As we marched closer to war, Senator Kerry and the rest of the Democrats CNN was trotting out for interviews started to back the president as they knew what was about to come and agreed that what was best for the men and women in uniform was a unified front at home. I was inspired by his speech and considered my own grandfather’s sacrifices during WWII. The idea of joining the US Navy as an officer started to run around in my head.
At about a week or 2 into Operation Iraqi Freedom, the patriotism and thought of being able to get paid to feel like I was making a difference kicked in and I walked into the recruiting office after a number of walk bys. I sat down and the recruiter got me a water and started to discuss my options. I told him that I wanted to be a naval officer (my co-worker had mentioned the pay gap between enlisted and officers and I didn’t want to sign on for a pay cut).
We talked about options and he seemed to think I would be a solid candidate so he started the paperwork. When he came to date of birth, it all fell apart. While I looked like I was in my early 20s, I was in my early 30s and was past the cut off point for officer candidates.
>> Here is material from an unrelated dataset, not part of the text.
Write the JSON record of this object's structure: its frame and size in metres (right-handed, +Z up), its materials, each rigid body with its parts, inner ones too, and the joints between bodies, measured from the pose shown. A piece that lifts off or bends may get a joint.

We had a brief discussion wherein I let him know that I thought ageism had no place in government service and that I should be judged on character, intellect, and physicality, but he wouldn’t budge. He told me I could enlist, but by that point my temper was up and I walked out of the office with the bottled water in hand. It sat in my car for a number of years as a reminder of roads not traveled.
In our more enlightened age where we have eliminated “Don’t Ask, Don’t Tell”, I would encourage the military to also consider a set of metrics for officer candidates that doesn’t discriminate based on age.